There is also a points classification. On each road stage the riders are awarded points for finishing in the top 10 places, with other points awarded for intermediate sprints. The rider with the most accumulated points is the leader of the classification and wins the red jersey. The combativity classification is based solely on points won at the intermediate sprints; the leading rider wins the green jersey. The final classification is a team classification: on each stage the times of the best three riders on each team are added up. The team with the lowest cumulative time over the seven stages wins the team classification.

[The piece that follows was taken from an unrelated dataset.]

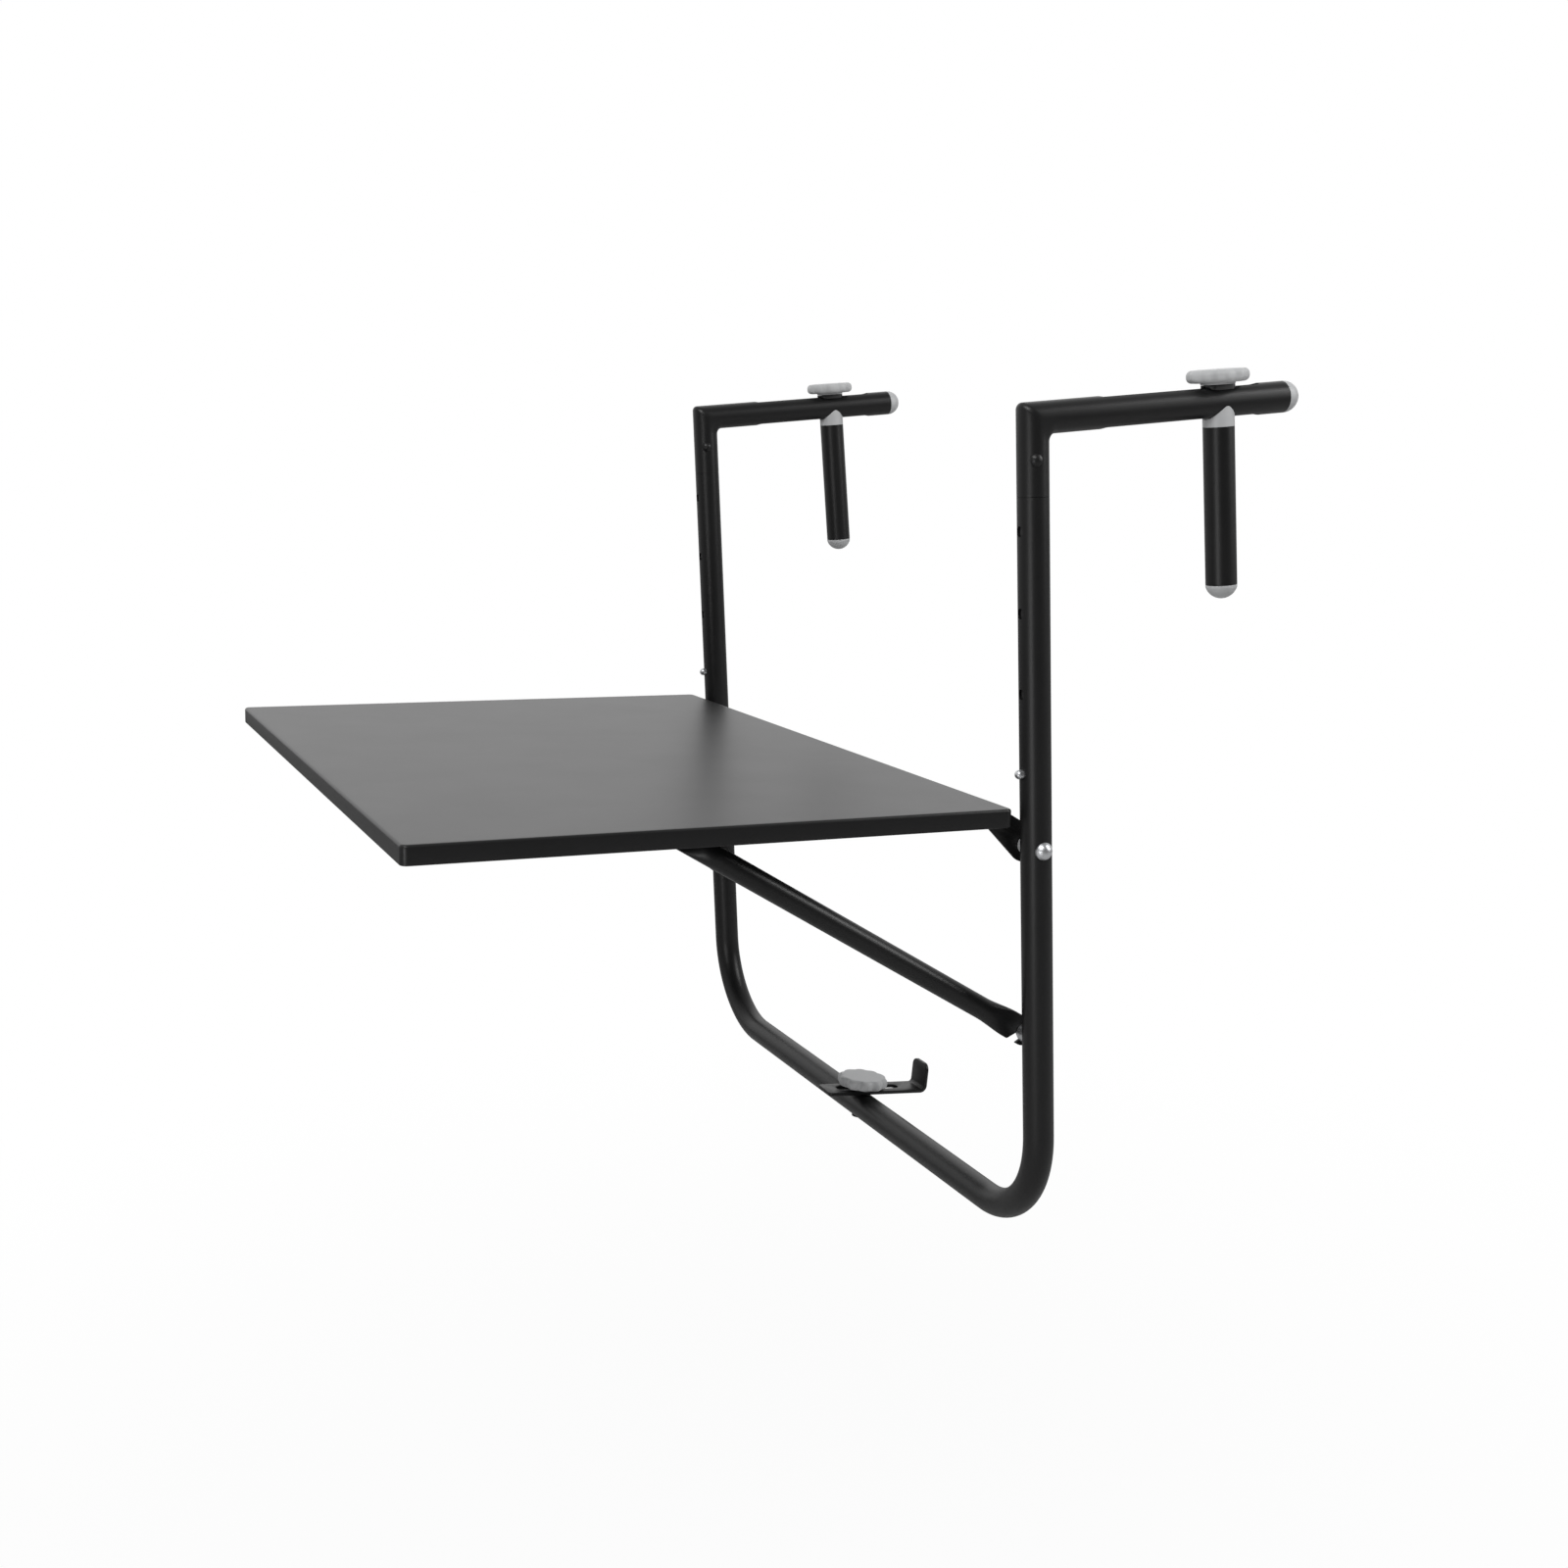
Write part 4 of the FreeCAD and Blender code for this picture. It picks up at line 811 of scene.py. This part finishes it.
class RAILINGTABLE_OT_frame(bpy.types.Operator):
    """Builds the U frame with its rows of height holes."""

    bl_idname = "railing_table.frame"
    bl_label = "Frame"

    def execute(self, context):
        s = sizes()
        top = corner_z() - s.arm_leg - s.frame_gap
        route = [(0, -s.half_spacing, top), (0, -s.half_spacing, bottom_z()),
                 (0, s.half_spacing, bottom_z()), (0, s.half_spacing, top)]
        bm = bmesh.new()
        verts = [bm.verts.new(place) for place in route]
        for a, b in zip(verts, verts[1:]):
            bm.edges.new((a, b))
        tube = linked("frame_bent_tube", mesh_from("route", bm))
        grown(tube, bent_tube_tree(), powder_coat(), **{
            "Bend Radius": s.frame_bend, "Bend Steps": s.bend_steps, "Outer Radius": s.tube_r,
            "Inner Radius": s.tube_r - s.tube_wall, "Sides": s.tube_sides,
        })
        bm = bmesh.new()
        bm.from_mesh(tube.data)
        for near_end in (True, False):
            rim = [e for e in bm.edges if e.is_boundary and (e.verts[0].co.y < 0) == near_end]
            bmesh.ops.bridge_loops(bm, edges=rim)
        bmesh.ops.recalc_face_normals(bm, faces=bm.faces)
        bm.to_mesh(tube.data)
        bm.free()
        rows = row_tree()
        for side in SIDES.values():
            cutter = linked("holes", bpy.data.meshes.new("holes"))
            grown(cutter, rows, powder_coat(), Count=s.hole_count, Pitch=s.hole_pitch, Radius=s.hole_r,
                  Depth=2 * s.tube_r)
            place = (-s.tube_r, side * s.half_spacing, corner_z() - s.lowest_hole)
            cutter.data.transform(Matrix.Translation(place))
            cut(tube, cutter)
        stand_in(shade(tube), "frame_tube")
        return {"FINISHED"}


def knob_mesh(name):
    """A lobed knob, its hub's lower face at the origin and its blind bore open below."""
    s = sizes()
    low, high, r, e = s.knob_hub, s.knob_hub + s.knob_thick, s.knob_r, s.knob_edge
    hub_edge, edge_steps, lobe_steps, face_shares = 0.0003, 10, 16, (0.25, 0.5, 0.7)
    profile = [(0, high)] + [(r * share, high) for share in face_shares]
    profile += [(r - e + x, high - e + z) for x, z in arc((0, 0), e, 90, 0, edge_steps)]
    profile += [(r - e + x, low + e + z) for x, z in arc((0, 0), e, 0, -90, edge_steps)]
    profile += [(s.knob_hub_r, low), (s.knob_hub_r, hub_edge), (s.knob_hub_r - hub_edge, 0),
                (s.insert_r, 0), (s.insert_r, s.insert_depth), (0, s.insert_depth)]
    return lathe(name, profile, lobe_steps * s.knob_lobes)


class RAILINGTABLE_OT_knobs(bpy.types.Operator):
    """Builds the two clamp knobs and the bumper knob."""

    bl_idname = "railing_table.knobs"
    bl_label = "Knobs"

    def execute(self, context):
        s = sizes()
        tree = lobe_tree()
        places = {}
        for name, side in SIDES.items():
            on_arm = arm_matrix(side, POST_PLACES[name])
            places["clamp_knob_" + name] = on_arm @ Matrix.Translation((0, 0, s.clamp_seat))
        places["bumper_knob"] = bumper_matrix() @ Matrix.Translation((0, 0, s.bumper_seat))
        for node, place in places.items():
            knob = linked(node + "_grip", knob_mesh(node))
            grown(knob, tree, grey_plastic(), **{
                "Count": s.knob_lobes, "Hollow": s.knob_hollow, "Start Radius": s.knob_hub_r,
                "Outer Radius": s.knob_r,
            })
            knob.data.transform(place)
            stand_in(shade(knob), node)
        return {"FINISHED"}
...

Stage: Winner; General classification; Points classification; Combativity classification; Team classification
1: Dylan Groenewegen; Dylan Groenewegen; Dylan Groenewegen; Bert van Lerberghe; Etixx–Quick-Step
2: Rohan Dennis; Rohan Dennis; Peter Sagan; LottoNL–Jumbo
3: Peter Sagan
4: Peter Sagan; Peter Sagan
5: BMC Racing Team; Rohan Dennis; BMC Racing Team
6: Luka Pibernik
7: Edvald Boasson Hagen; Niki Terpstra; Etixx–Quick-Step
Final: Niki Terpstra; Peter Sagan; Bert van Lerberghe; Etixx–Quick-Step

- In stage five, Dylan Groenewegen, who was second in the points classification, wore the red jersey, because first-placed Peter Sagan wore the white jersey as leader of the general classification.